I doubt that Enid Blyton ever visualised a future in which children scorned books in favour of games and stories which played out on portable screens. But that’s what’s happening in the new film of Blyton’s The Magic Faraway Tree.

The Magic Faraway TreeElysian Film Group

When Polly Thompson (Claire Foy) resigns from her job as an electronics engineer, she and her husband, Tim (Andrew Garfield), a stay-at-home dad, decide to leave the city behind and take their three children, Beth (Delilah Bennett-Cardy), Fran (Billie Gadsdon) and Joe (Phoenix Laroche) to live in the country. This is bad enough but Beth and Joe are distraught to learn that there will be no Wi-Fi. Fran takes the news more phlegmatically, but she rarely expresses any opinion, preferring not to speak at all.

Blyton updates have become common over the years. Denigrated by the literary establishment for their pedestrian prose and lapses into political incorrectness, her books have been subjected to frequent tweaks and tinkerings.
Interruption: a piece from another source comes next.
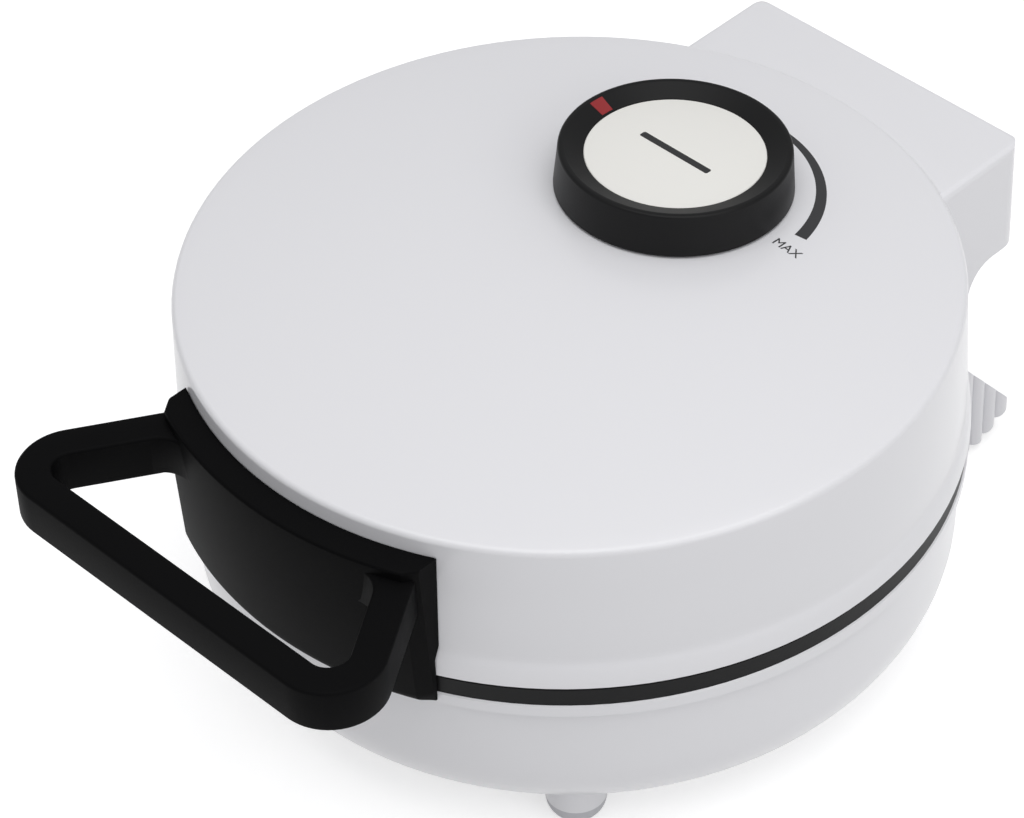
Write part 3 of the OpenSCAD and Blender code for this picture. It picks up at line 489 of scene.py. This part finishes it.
# The handle, in millimetres about the body's middle: its block, over the lid's wall and lip
BLOCK_TOP_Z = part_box("handle")[1].z / MM
BLOCK_BOTTOM_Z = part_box("handle")[0].z / MM
BLOCK_HALF_X = 46.5
BLOCK_TOP_R = 113.4
BLOCK_LOW_R = 111.2
BLOCK_END_CUT = 2.6
BLOCK_TOE_R = 3.5
BLOCK_TOP_EDGE = 1
BLOCK_MIN_WALL = 0.5
BLOCK_ROUNDING = 0.7
BLOCK_STEPS = 32
WALL_R = 105.35
WALL_FOOT_R = 106.25
LIP_R = 107.65
FLARE_Z = 74.5
LIP_Z = 70.3
SHARP_ANGLE = math.radians(40)

# The handle's loop, from the arms' outer faces, and the hollow corners at its roots
GRIP_FRONT = BODY_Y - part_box("handle")[0].y / MM
GRIP_CROSS_X = 75.0
ARM_SPLAY = math.radians(32.4)
ARM_ALONG = Vector((-math.sin(ARM_SPLAY), math.cos(ARM_SPLAY)))
ARM_INWARD = Vector((-math.cos(ARM_SPLAY), -math.sin(ARM_SPLAY)))
ARM_ROOT = 1.5
BAR_W = 9.5
BAR_H = 13.2
BAR_TOP_Z = BLOCK_TOP_Z - 3.0
BAR_BOTTOM_Z = BAR_TOP_Z - BAR_H
BAR_EDGE = 1.0
CORNER_R = 15.0
FILLET_R = 9.0
FILLET_SINK = 2.5
FILLET_STEP = 0.06
FILLET_EDGE_SHARE = 0.3


def front_y(r, x):
    """Where the circle of this radius about the body's middle lies in front of it"""
    return -math.sqrt(r * r - x * x)


def add_handle_block():
    """Block that wraps the lid's front, with cut ends and rounded edges"""
    inner = [(WALL_R, BLOCK_TOP_Z), (WALL_FOOT_R, FLARE_Z), (LIP_R, LIP_Z), (LIP_R, BLOCK_BOTTOM_Z)]
    outer = arc(BLOCK_LOW_R - BLOCK_TOE_R, BLOCK_BOTTOM_Z + BLOCK_TOE_R, BLOCK_TOE_R, -90, 0, 5)
    outer += arc(BLOCK_TOP_R - BLOCK_TOP_EDGE, BLOCK_TOP_Z - BLOCK_TOP_EDGE, BLOCK_TOP_EDGE, 0, 90, 4)
    full_half = BLOCK_HALF_X - BLOCK_END_CUT
    columns = [full_half * (1 - 2 * i / BLOCK_STEPS) for i in range(BLOCK_STEPS + 1)]
    sections = []
    for x in [BLOCK_HALF_X] + columns + [-BLOCK_HALF_X]:
        cut = BLOCK_END_CUT if abs(x) == BLOCK_HALF_X else 0
        least_y = front_y(LIP_R, x) - BLOCK_MIN_WALL
        sections.append([(x, front_y(r, x), z) for r, z in inner]
                        + [(x, min(front_y(r, x) + cut, least_y), z) for r, z in outer])
    edit = bmesh.new()
    sweep(edit, sections)
    piece = add_piece("handle_block", finish_mesh("handle_block", edit, BODY_FRAME), HANDLE_BLACK, "lid",
                      ("handle",))
    soften(piece, BLOCK_ROUNDING)


def soften(piece, width):
    """Rounds a piece's sharp edges"""
    rounding = piece.modifiers.new("rounding", "BEVEL")
    rounding.width = width * MM
    rounding.segments = 3
    rounding.limit_method = "ANGLE"
    rounding.angle_limit = SHARP_ANGLE
    rounding.harden_normals = True


def block_radius(z):
    share = (z - BLOCK_BOTTOM_Z) / (BLOCK_TOP_Z - BLOCK_BOTTOM_Z)
    return BLOCK_LOW_R + (BLOCK_TOP_R - BLOCK_LOW_R) * share


def arm_point(offset):
    """Where the right arm's line, this far inside its outer face, starts at the front"""
    return Vector((GRIP_CROSS_X, -GRIP_FRONT)) + ARM_INWARD * offset


def on_arm(offset, radius):
    """Where that line reaches a distance from the body's middle"""
    point = arm_point(offset)
    half = point.dot(ARM_ALONG)
    travel = -half - math.sqrt(half * half - point.dot(point) + radius * radius)
    return point + ARM_ALONG * travel


def bar_section():
    """Outline of the bar: across its width, and up from its underside"""
    outline = []
    for x, z, turn in ((BAR_W / 2, BAR_H, 0), (-BAR_W / 2, BAR_H, 90), (-BAR_W / 2, 0, 180),
                       (BAR_W / 2, 0, 270)):
        centre_x = x - math.copysign(BAR_EDGE, x)
        centre_z = BAR_EDGE if z == 0 else z - BAR_EDGE
        outline += arc(centre_x, centre_z, BAR_EDGE, turn, turn + 90, 4)
    return outline


def add_grip():
    """Loop of the handle: one bar swept along both arms, the corners and the front"""
    point = arm_point(BAR_W / 2)
    corner_r = CORNER_R - BAR_W / 2
    bar_y = -GRIP_FRONT + BAR_W / 2
    cross_x = point.x + ARM_ALONG.x * (bar_y - point.y) / ARM_ALONG.y
    turn = 90 + math.degrees(ARM_SPLAY)
    centre_x = cross_x - corner_r * math.tan(math.radians(turn / 2))
    path = [Vector(p) for p in arc(centre_x, bar_y + corner_r, corner_r, -90, -90 + turn, 20)]
    path.append(on_arm(BAR_W / 2, BLOCK_LOW_R - ARM_ROOT))
    path = [Vector((-p.x, p.y)) for p in reversed(path)] + path
    outline = bar_section()
    sections = []
    for before, place, after in zip(path[:1] + path, path, path[1:] + path[-1:]):
        ahead = ((place - before).normalized() + (after - place).normalized()).normalized()
        side = Vector((-ahead.y, ahead.x))
        sections.append([(place.x + side.x * u, place.y + side.y * u, BAR_BOTTOM_Z + z)
                         for u, z in outline])
    edit = bmesh.new()
    sweep(edit, sections)
    add_piece("handle_grip", finish_mesh("handle_grip", edit, BODY_FRAME, ROUND_ANGLE),
              HANDLE_BLACK, "lid")


def add_arm_fillets():
    """Hollow corners between the arms and the block"""
    centre = on_arm(BAR_W + FILLET_R, block_radius(BAR_BOTTOM_Z) + FILLET_R)
    start = math.degrees(ARM_SPLAY)
    end = math.degrees(math.atan2(-centre.y, -centre.x))
    low_edge = BAR_EDGE * FILLET_EDGE_SHARE
    levels = ((BAR_BOTTOM_Z + FILLET_STEP, BAR_EDGE), (BAR_BOTTOM_Z + BAR_EDGE, 0),
              (BAR_TOP_Z - BAR_EDGE, 0), (BAR_TOP_Z - low_edge, low_edge),
              (BAR_TOP_Z - FILLET_STEP, BAR_EDGE))
    for side, name in ((1, "arm_fillet_right"), (-1, "arm_fillet_left")):
        sections = []
        for z, inset in levels:
            curve = [Vector(p) for p in arc(centre.x, centre.y, FILLET_R + inset, start, end, 10)]
            root_r = block_radius(z) - FILLET_SINK
            root = [curve[-1].normalized() * root_r, on_arm(BAR_W - FILLET_SINK, root_r),
                    curve[0] - ARM_INWARD * FILLET_SINK]
            sections.append([(side * p.x, p.y, z) for p in curve + root])
        edit = bmesh.new()
        sweep(edit, sections)
        add_piece(name, finish_mesh(name, edit, BODY_FRAME, FILLET_ANGLE), HANDLE_BLACK, "lid")


# The feet, in millimetres about the body's middle
FOOT_RING_R = 88.0
FOOT_TURN = 46.0
FOOT_TOP_R = 8.3
FOOT_TIP_R = 4.2
FOOT_H = 6.0


def add_feet():
    edit = bmesh.new()
    steps = 8
    profile = [(0, 0)]
    for i in range(steps + 1):
        turn = math.radians(90 * i / steps)
        profile.append((FOOT_TIP_R + (FOOT_TOP_R - FOOT_TIP_R) * math.sin(turn),
                        FOOT_H * (1 - math.cos(turn))))
    profile.append((0, FOOT_H))
    for turn in (FOOT_TURN, 180 - FOOT_TURN, 180 + FOOT_TURN, -FOOT_TURN):
        place = math.radians(turn)
        lathe(edit, profile, 48, (FOOT_RING_R * math.cos(place), FOOT_RING_R * math.sin(place)))
    add_piece("feet_skin", finish_mesh("feet_skin", edit, BODY_FRAME), FOOT_GREY, "base",
              ("feet",))


# Print on the lid, in millimetres and degrees about the knob: a swelling arc and its two words
ARC_R = 39.4
ARC_FROM = 132.0
ARC_TO = 11.0
ARC_THIN = 0.8
ARC_THICK = 3.6
LETTER_H = 3.0
CAPITAL_SHARE = 0.72
MAX_TURN = 2
MIN_TURN = 139
ABOVE_LID_M = 1


def on_lid(lid_tree, x, y, proud):
    """The place on the dome above (x, y) in metres, raised by a little in millimetres"""
    hit = lid_tree.ray_cast(Vector((x, y, ABOVE_LID_M)), Vector((0, 0, -1)))[0]
    return hit + Vector((0, 0, proud * MM))


def about_knob(r, turn):
    """The place in metres at this radius in millimetres and this angle in radians about the knob"""
    return KNOB_AT.x + r * MM * math.cos(turn), KNOB_AT.y + r * MM * math.sin(turn)


def add_arc_print(lid_tree):
    """Flat ribbon laid on the dome, which swells towards its hot end"""
    edit = bmesh.new()
    steps = 60
    across = 4
    rows = []
    for i in range(steps + 1):
        share = i / steps
        turn = math.radians(ARC_FROM + (ARC_TO - ARC_FROM) * share)
        half = (ARC_THIN + (ARC_THICK - ARC_THIN) * share) / 2
        radii = [ARC_R + half * (2 * j / across - 1) for j in range(across + 1)]
        rows.append([edit.verts.new(on_lid(lid_tree, *about_knob(r, turn), PRINT_PROUD))
                     for r in radii])
    for row, after in zip(rows, rows[1:]):
        for j in range(across):
            edit.faces.new((row[j], row[j + 1], after[j + 1], after[j]))
    for face in edit.faces:
        face.normal_update()
        if face.normal.z < 0:
            face.normal_flip()
    bmesh.ops.solidify(edit, geom=edit.faces[:], thickness=PRINT_PROUD * MM)
    bmesh.ops.recalc_face_normals(edit, faces=edit.faces)
    mark_smooth(edit, SMOOTH_ANGLE)
    mesh = bpy.data.meshes.new("heat_arc")
    edit.to_mesh(mesh)
    edit.free()
    add_piece("heat_arc", mesh, PRINT_GREY, "lid")


def add_word(lid_tree, word, turn):
    """A small word on the dome, beside the arc's end"""
    name = "word_" + word.lower()
    text = bpy.data.curves.new(name, "FONT")
    text.body = word
    text.size = LETTER_H * MM / CAPITAL_SHARE
    text.align_x = "CENTER"
    text.align_y = "CENTER"
    text.extrude = PRINT_PROUD * MM
    shape = bpy.data.objects.new("shape_" + word.lower(), text)
    bpy.context.scene.collection.objects.link(shape)
    bpy.context.view_layer.update()
    mesh = bpy.data.meshes.new_from_object(shape.evaluated_get(bpy.context.evaluated_depsgraph_get()))
    bpy.data.objects.remove(shape)
    middle_x, middle_y = about_knob(ARC_R, math.radians(turn))
    for vert in mesh.vertices:
        spot = on_lid(lid_tree, middle_x + vert.co.x, middle_y + vert.co.y, 0)
        vert.co = spot + Vector((0, 0, vert.co.z + PRINT_PROUD / 2 * MM))
    mesh.name = name
    add_piece(name, mesh, PRINT_GREY, "lid")


def add_lid_print(lid_skin):
    lid_tree = BVHTree.FromPolygons([v.co for v in lid_skin.data.vertices],
                                    [tuple(p.vertices) for p in lid_skin.data.polygons])
    add_arc_print(lid_tree)
    add_word(lid_tree, "MAX", MAX_TURN)
    add_word(lid_tree, "MIN", MIN_TURN)


def add_stage():
    """A pale floor that keeps the object's shadow and shows white to the camera"""
    bpy.ops.mesh.primitive_plane_add(size=FLOOR_SIZE)
    floor = bpy.context.object
    floor.name = "floor"
    material, tree, shader, _ = new_material("floor")
    shader.inputs["Roughness"].default_value = FLOOR_ROUGH
    shader.inputs["Specular IOR Level"].default_value = FLOOR_GLOSS
    shader.inputs["Base Color"].default_value = (*FLOOR_COLOUR, 1)
    shader.inputs["Emission Color"].default_value = (1, 1, 1, 1)
    rays = tree.nodes.new("ShaderNodeLightPath")
    seen = rays.outputs["Is Camera Ray"]
    for ray in ("Is Glossy Ray", "Is Transmission Ray"):
        either = tree.nodes.new("ShaderNodeMath")
        either.operation = "MAXIMUM"
        link_nodes(tree, (seen, either.inputs[0]), (rays.outputs[ray], either.inputs[1]))
        seen = either.outputs["Value"]
    lift = tree.nodes.new("ShaderNodeMath")
    lift.operation = "MULTIPLY"
    lift.inputs[1].default_value = FLOOR_LIFT
    link_nodes(tree, (seen, lift.inputs[0]),
               (lift.outputs["Value"], shader.inputs["Emission Strength"]))
    floor.data.materials.append(material)


def add_world():
    world = bpy.data.worlds.new("studio")
    world.use_nodes = True
    background = world.node_tree.nodes["Background"]
    background.inputs["Color"].default_value = (*WORLD_COLOUR, 1)
    background.inputs["Strength"].default_value = WORLD_LEVEL
    bpy.context.scene.world = world


add_camera()
add_stage()
add_world()
add_area_light("top_light", TOP_LIGHT_AT, TOP_LIGHT_SIZE, TOP_LIGHT_W)
add_area_light("side_light", SIDE_LIGHT_AT, SIDE_LIGHT_SIZE, SIDE_LIGHT_W)

for node_name, node_material in KEPT.items():
    keep_node(node_name, node_material)
smooth_skin("base_shell", WHITE, "base", base_shape)
smooth_skin("rim_ring", RING_BLACK, "base", ring_shape)
smooth_skin("lower_plate", COATED, "base")
lid = smooth_skin("lid_shell", WHITE, "lid", lid_shape)
smooth_skin("liner_ring", RING_BLACK, "lid")
smooth_skin("upper_plate", COATED, "lid")
add_feet()
add_handle_block()
add_grip()
add_arm_fillets()
add_knob()
add_lid_print(lid)

bpy.context.scene.view_settings.view_transform = "Standard"
bpy.context.view_layer.update()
Outdated exclamations of the “jolly japes” variety have been expunged along with inadvertent double entendres and intimations of violence no matter how mild. In Faraway Tree, the fearsome schoolmistress, (Rebecca Ferguson) explains that she was known as Dame Slap before she came to the attention of the school inspector. Now corporal punishment is out and Slap has become Snap.